By Phyllis Yochem
Corpus Christi Caller-Times
Some words are enhancements to the pleasure of birdwatching.
On a chilly morning of early spring, one such word comes to mind: zugunruhe, a German word meaning pre-migratory restlessness. This state is brought on by the increased action of the bird’s pituitary gland.
I think perhaps a similar phenomenon occurs in humans around spring break, although the goal is somewhat different. In some species, migration is an act that ensures the survival of the species. But then, don’t vacations help to ensure survival?
Where we live, on the central flyway beside the Gulf of Mexico, we are geographically placed to observe many birds on their migratory travel route. Wood warblers stop here for rest and recovery before the final lap of their journey toward their nesting areas. We have more than 30 species of warbler on our checklist. Some are seen regularly, others reliably or only rarely.
Places to see warblers include Blucher Park, directly behind the Corpus Christi Public Library, in the 100 block of Carrizo Street.
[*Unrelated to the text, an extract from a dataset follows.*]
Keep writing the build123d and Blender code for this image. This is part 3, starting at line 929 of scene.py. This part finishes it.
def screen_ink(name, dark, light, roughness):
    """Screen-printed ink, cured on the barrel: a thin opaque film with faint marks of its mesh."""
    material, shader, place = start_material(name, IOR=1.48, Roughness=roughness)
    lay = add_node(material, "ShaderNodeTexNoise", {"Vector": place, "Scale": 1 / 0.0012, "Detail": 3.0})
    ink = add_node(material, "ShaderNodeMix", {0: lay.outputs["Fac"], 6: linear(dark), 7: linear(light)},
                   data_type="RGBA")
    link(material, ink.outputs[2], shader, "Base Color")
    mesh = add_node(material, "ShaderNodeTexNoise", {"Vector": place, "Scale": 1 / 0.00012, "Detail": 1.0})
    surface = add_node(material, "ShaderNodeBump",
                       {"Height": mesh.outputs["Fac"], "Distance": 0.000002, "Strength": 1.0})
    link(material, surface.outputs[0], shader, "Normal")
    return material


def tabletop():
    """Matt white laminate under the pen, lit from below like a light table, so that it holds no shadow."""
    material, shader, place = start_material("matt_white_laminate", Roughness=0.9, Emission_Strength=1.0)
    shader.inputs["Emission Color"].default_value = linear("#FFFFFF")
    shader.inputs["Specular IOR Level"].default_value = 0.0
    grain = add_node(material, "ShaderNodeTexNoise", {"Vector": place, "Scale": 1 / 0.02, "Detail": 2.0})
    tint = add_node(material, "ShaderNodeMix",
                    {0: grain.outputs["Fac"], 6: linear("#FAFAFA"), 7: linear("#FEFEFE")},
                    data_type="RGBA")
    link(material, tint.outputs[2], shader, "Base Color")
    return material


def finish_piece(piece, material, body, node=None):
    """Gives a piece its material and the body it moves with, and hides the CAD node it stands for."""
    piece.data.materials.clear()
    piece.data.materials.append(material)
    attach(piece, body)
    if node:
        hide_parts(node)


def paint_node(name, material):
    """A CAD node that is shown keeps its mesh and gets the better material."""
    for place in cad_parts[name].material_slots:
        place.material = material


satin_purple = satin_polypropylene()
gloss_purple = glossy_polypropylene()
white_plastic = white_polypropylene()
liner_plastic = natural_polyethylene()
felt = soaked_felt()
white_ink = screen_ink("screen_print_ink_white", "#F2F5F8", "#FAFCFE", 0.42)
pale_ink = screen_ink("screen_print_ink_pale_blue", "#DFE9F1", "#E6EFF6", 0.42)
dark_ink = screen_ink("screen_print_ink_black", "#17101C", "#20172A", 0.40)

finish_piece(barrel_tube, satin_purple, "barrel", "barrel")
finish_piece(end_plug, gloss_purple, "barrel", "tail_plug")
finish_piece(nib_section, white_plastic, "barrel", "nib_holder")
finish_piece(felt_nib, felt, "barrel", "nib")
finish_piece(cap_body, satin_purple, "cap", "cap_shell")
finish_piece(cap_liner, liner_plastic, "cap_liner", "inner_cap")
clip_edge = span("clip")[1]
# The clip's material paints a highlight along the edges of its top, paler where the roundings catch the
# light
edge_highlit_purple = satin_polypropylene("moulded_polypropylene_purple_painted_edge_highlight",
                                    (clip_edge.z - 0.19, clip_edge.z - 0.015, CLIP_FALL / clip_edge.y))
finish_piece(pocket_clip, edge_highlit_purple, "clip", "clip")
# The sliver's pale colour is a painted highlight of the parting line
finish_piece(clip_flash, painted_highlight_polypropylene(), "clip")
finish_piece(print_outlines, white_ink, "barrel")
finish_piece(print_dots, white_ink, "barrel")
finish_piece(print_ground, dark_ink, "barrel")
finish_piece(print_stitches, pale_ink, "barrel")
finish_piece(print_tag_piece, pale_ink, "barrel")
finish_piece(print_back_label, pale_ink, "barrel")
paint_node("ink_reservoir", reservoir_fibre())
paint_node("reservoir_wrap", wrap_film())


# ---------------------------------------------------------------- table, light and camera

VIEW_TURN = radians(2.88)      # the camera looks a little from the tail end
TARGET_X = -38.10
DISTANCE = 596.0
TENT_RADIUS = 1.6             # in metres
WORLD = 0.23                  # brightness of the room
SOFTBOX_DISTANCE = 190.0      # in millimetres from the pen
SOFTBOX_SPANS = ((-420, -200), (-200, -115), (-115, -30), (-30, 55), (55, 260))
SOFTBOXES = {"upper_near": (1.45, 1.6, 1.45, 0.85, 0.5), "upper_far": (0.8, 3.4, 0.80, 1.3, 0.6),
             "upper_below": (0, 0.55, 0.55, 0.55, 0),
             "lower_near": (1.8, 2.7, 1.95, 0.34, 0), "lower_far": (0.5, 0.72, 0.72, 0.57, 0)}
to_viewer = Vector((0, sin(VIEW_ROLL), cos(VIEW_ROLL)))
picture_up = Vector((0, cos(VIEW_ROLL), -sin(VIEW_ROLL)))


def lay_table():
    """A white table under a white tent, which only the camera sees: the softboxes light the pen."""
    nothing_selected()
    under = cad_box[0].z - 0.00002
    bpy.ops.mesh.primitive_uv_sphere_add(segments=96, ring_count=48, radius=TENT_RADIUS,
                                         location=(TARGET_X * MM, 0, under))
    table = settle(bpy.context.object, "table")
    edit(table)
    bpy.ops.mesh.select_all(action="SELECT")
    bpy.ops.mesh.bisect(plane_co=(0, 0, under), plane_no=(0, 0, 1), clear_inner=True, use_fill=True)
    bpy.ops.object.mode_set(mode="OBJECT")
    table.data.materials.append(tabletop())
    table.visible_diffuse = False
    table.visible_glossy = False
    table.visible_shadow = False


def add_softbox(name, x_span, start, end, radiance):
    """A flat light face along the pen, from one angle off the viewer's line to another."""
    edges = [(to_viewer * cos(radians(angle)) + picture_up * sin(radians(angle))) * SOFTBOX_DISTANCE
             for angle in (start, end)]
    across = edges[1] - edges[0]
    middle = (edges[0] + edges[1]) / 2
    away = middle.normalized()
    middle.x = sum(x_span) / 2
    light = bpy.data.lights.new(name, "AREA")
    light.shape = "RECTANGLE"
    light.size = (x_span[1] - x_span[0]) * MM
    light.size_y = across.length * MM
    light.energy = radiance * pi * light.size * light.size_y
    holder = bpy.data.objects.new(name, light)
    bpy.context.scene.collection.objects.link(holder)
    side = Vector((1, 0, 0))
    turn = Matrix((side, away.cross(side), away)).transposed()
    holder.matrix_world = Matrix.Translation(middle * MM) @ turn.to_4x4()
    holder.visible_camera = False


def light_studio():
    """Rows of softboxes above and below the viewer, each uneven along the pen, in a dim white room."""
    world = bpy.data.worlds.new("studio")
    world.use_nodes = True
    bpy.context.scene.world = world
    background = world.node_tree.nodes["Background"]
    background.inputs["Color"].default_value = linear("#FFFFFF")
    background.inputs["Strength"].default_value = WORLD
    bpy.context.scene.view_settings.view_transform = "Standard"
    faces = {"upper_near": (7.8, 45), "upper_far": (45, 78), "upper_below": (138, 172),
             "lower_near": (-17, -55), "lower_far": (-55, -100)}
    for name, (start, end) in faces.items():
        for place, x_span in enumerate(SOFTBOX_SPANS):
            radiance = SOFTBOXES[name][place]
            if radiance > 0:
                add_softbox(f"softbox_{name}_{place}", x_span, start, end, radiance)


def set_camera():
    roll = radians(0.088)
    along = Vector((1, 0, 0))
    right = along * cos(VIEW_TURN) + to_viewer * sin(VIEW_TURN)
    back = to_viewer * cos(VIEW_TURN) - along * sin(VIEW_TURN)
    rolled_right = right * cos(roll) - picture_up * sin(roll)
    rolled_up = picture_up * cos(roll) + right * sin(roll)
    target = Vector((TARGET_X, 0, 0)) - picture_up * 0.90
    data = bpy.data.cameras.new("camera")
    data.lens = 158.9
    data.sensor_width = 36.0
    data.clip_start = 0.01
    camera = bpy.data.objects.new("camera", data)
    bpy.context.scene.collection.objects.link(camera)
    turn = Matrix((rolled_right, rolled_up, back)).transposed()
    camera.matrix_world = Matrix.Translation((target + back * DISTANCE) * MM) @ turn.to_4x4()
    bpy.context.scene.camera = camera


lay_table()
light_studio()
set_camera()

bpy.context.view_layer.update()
Throughout April, guided bird walks are conducted by members of the Audubon Outdoor Club of Corpus Christi. Walks begin at 7:30 a.m. on Saturdays and Sundays, except Easter. Wear comfortable shoes and bring binoculars.
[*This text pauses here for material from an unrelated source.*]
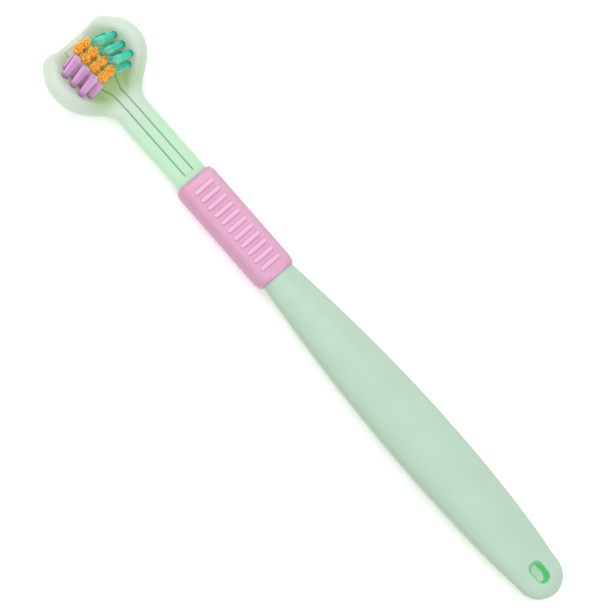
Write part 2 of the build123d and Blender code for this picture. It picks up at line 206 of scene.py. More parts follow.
class Paint(Graph):
    """A material's nodes, with patterns on Object coordinates."""

    def __init__(self, name):
        self.material = bpy.data.materials.new(name)
        self.material.use_nodes = True
        super().__init__(self.material.node_tree)
        self.tree.nodes.clear()
        places = self.node("ShaderNodeTexCoord")
        self.place = places.outputs["Object"]
        self.facing = self.node("ShaderNodeNewGeometry").outputs["Normal"]

    def blend(self, share, low, high):
        """Colour low where share is 0 and high where it is 1."""
        node = self.node("ShaderNodeMix", {"data_type": "RGBA"}, {0: share, 6: low, 7: high})
        return node.outputs[2]

    def noise(self, size, detail=2.0, stretch=(1, 1, 1)):
        """Soft noise from 0 to 1 whose lumps are about size metres across."""
        scaled = self.vector("MULTIPLY", self.place, stretch)
        settings = {"Vector": scaled, "Scale": 1 / size, "Detail": detail, "Roughness": 0.55}
        return self.value("ShaderNodeTexNoise", None, settings)

    def finish(self, colour, roughness, heights, glow=None, **fixed):
        """Closes the material. heights is a list of (value, metres), glow the emission colour, and
        fixed the shader sockets with one number all over."""
        normal = None
        for height, depth in heights:
            bump = {"Height": height, "Distance": depth, "Strength": 1.0}
            if normal is not None:
                bump["Normal"] = normal
            normal = self.node("ShaderNodeBump", None, bump).outputs[0]
        sockets = {"Base Color": colour, "Roughness": roughness}
        sockets.update({name.replace("_", " "): number for name, number in fixed.items()})
        if normal is not None:
            sockets["Normal"] = normal
        if glow is not None:
            sockets["Emission Color"] = glow
        shader = self.node("ShaderNodeBsdfPrincipled", None, sockets)
        self.node("ShaderNodeOutputMaterial", None, {"Surface": shader.outputs[0]})
        return self.material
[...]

Outdoor Club members also tend paths, pick up trash, and escort vandals or campers out of the area. This fall, the club contributed to the placing of a kiosk at the front corner of the park. Part of this structure is a chimney in which, it is hoped, chimney swifts will nest.
Another good place to look for spring migrants is Packery Channel County Park. This park is reached by cautiously turning left, immediately after leaving the JFK Causeway, coming on to Padre Island. A sanctuary, donated by Dr. Beverly Held, is located in the residential section, to the right of the park entrance, beyond the Visitor’s Center.
A small pond there can be a good place to observe birds. The oak mott, on a sand dune on the left of the entrance road, is also good. Expect grebes there and a pair of greater kiskadee flycatchers nested last year.
Any day, soon, service wires at Packery will be filled with scissor-tailed flycatchers, Eastern kingbirds, and swallows and purple martins. On the ground, look for painted and indigo buntings in small groups. Along with warblers, look for white-eyed, blue-headed, yellow-throated, and Philadelphia vireos.
Early arriving warblers can include hooded warblers, black and white warblers, and Nashville warblers. Northern parulas seem to like the newly budded foliage on live oak trees, so listen for them, and look for them high up. They are small, bluish warblers with yellow throats and breasts, and a distinctive song, a buzzy trill that “climbs the scale and snaps over at the end” as Roger Tory Peterson describes it. This is one of a few warblers that sing while they are here.
A good guide for local birders is “Birding Corpus Christi and the Coastal Bend,” by Jamie Ritter, published by Falcon Guides.
Phyllis Yochem, a Corpus Christi resident, has studied birds in Texas since 1960.